With Cunningham all set to return, the 6’4 Ivey can slide back to his natural shooting guard position and finally give Detroit’s front office a chance to evaluate this dynamic backcourt pairing.

The Pistons’ difficult campaign sans Cunningham also put them in the position to draft small forward Ausar Thompson fifth overall in this year’s NBA Draft.

A few months before Cunningham turned heads in Nevada, the 6’7 Thompson did so as well at the Las Vegas Summer League where he averaged 13.5 points, 10 rebounds, 3.5 assists, 2.6 steals, and 1.8 blocks. Thompson’s defensive upside coupled with his potential to become a decent shooter at the NBA level should allow him to fit right in next to these two offensive-minded guards.

With Thompson onboard, Detroit now has a starting line-up for the future as big men Jalen Duren and Isaiah Stewart have also proven to be viable options for the future. Duren, who is still only 19 years old, played alongside Cunningham on the Select Team and was impressive as well.

One potential roadblock to the development of Duren and Stewart though are Marvin Bagley and Wiseman. These two former number two overall picks were acquired by the Pistons for cheap as reclamation projects yet have not been able to maximize their second chance. It would be wise for the Pistons to veer away from giving these two players too much exposure and instead prioritize the development of their own draft picks.
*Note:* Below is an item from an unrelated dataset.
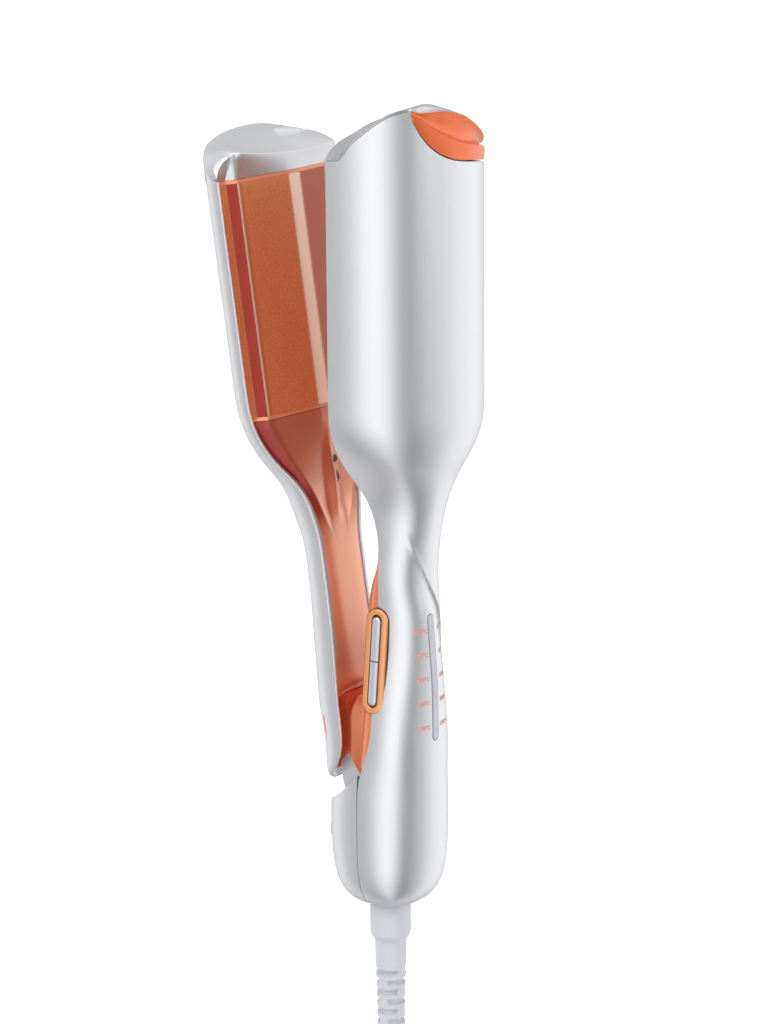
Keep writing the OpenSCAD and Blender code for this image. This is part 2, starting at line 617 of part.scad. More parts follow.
main_shell();
back_shell();
main_inner_cover();
main_end_cap();
main_tip_grip();
main_plate();
main_plate_frame();
main_heater();
main_insulator();
main_screws();
thermal_fuse();
control_board();
tact_switches();
button_bezel();
button_up();
button_down();
light_lens();
led_strip();
lock_slider();
hinge_block();
hinge_pin();
hinge_spring();
swivel_socket();
strain_relief();
cord();
cord_hank();
cord_tail();
cord_tie();
plug_body();
plug_pins();
lever_shell();
lever_inner_cover();
lever_end_cap();
lever_tip_grip();
lever_plate();
lever_plate_frame();
lever_heater();
lever_insulator();
lever_tongue();
lever_screws();
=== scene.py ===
# %% [markdown]
# # A hair waver, dressed piece by piece
# The waver is a hand grip with two long arms. The main arm is one with the
# grip, and the lever is hinged low in the housing. Both arms end in wide heads
# that hold wave-shaped hair plates. The CAD frame gives the place and motion
# of every piece, and this file gives each piece its final surface and finish.
# Lengths are written in millimetres above the base of the handle, as a maker
# would measure them, and only turned into the frame's metres at the end.

# %% Load the frame
import json
import math

import bmesh
import bpy
import numpy as np
from mathutils import Matrix, Vector


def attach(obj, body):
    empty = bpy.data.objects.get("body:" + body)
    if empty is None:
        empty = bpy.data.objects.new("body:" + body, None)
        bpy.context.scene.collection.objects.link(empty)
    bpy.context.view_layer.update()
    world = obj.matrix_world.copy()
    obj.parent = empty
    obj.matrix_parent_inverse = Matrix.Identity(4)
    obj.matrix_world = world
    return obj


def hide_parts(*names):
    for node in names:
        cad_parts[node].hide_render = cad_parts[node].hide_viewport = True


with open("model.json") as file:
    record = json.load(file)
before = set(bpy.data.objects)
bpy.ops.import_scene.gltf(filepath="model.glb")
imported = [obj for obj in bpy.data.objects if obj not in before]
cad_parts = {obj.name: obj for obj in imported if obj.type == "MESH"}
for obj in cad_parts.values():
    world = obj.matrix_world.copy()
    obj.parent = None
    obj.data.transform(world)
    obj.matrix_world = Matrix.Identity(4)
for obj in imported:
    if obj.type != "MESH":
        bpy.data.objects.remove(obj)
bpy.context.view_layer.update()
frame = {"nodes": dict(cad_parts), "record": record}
nodes = frame["nodes"]

# %% [markdown]
# ## Places
# Two things are needed all the time: moving a point from the maker's
# millimetres to the frame, and swinging a lever point from its closed place,
# where it is easy to draw, to its open place at rest. Turning the objects
# would do the same in the view, but a piece has to keep its place in its mesh,
# so both are done to the points.

# %% From millimetres to the frame, and the lever's swing
GRIP_HEIGHT = 60.0
PIVOT_X, PIVOT_Z = -3.0, 28.0
OPEN = math.radians(8.6)


def to_frame(points):
    """(x, y, z) mm above the base becomes (x, y, z - 60) / 1000."""
    return (np.asarray(points, float) - (0, 0, GRIP_HEIGHT)) / 1000


def swing(points):
    """Turns closed lever points about the pivot's Y axis by the open angle."""
    p = np.asarray(points, float)
    x, z = p[..., 0] - PIVOT_X, p[..., 2] - PIVOT_Z
    c, s = math.cos(OPEN), math.sin(OPEN)
    return np.stack([PIVOT_X + c * x - s * z, p[..., 1], PIVOT_Z + s * x + c * z], -1)


# %% [markdown]
# ## Camera
# The camera stands off to the left of the front, a little above the heads,
# with a long lens, so the arms hardly converge. Its matrix is written out
# from the view direction, because a small roll is part of the view.

# %% The camera
VIEW_TURN, VIEW_RISE, VIEW_ROLL = map(math.radians, (52.375, 14.033, -0.467))
TARGET = Vector((0, 0, 0.08137))
DISTANCE = 1.3413
away = Vector((math.cos(VIEW_TURN) * math.cos(VIEW_RISE),
               -math.sin(VIEW_TURN) * math.cos(VIEW_RISE), math.sin(VIEW_RISE)))
level = Vector((math.sin(VIEW_TURN), math.cos(VIEW_TURN), 0))
over = away.cross(level)
right = level * math.cos(VIEW_ROLL) + over * math.sin(VIEW_ROLL)
camera = bpy.data.objects.new("camera", bpy.data.cameras.new("camera"))
camera.data.sensor_fit = "HORIZONTAL"
camera.data.sensor_width = 36
camera.data.lens = 180.8
camera.data.shift_x = -0.00364
camera.data.clip_end = 20
turned = Matrix((right, away.cross(right), away)).transposed().to_4x4()
camera.matrix_world = Matrix.Translation(TARGET + away * DISTANCE) @ turned
bpy.context.scene.collection.objects.link(camera)
bpy.context.scene.camera = camera
print("camera at", [round(v, 3) for v in camera.location])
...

Heading into next season, it would not come as a surprise if this Detroit team once again finds itself bound for the NBA Draft Lottery given how young their core pieces are. One year of seasoning and chemistry building may be needed before they can break into the postseason picture.

However, if Cunningham can build off his impressive form at Las Vegas, the Pistons may find themselves suddenly ahead of schedule and battling for one of the lower postseason seeds. Cunningham is that good and has the potential to be Detroit’s center of gravity for at least the next decade, similar to the role that Luka Doncic plays for the Dallas Mavericks and Shai Gilgeous-Alexander occupies with the Oklahoma City Thunder.

The future is definitely bright in Detroit with all of the prospects that they have on their roster, but in the end, their ceiling will ultimately be determined by Cunningham and how far along he goes on his path to become an NBA superstar.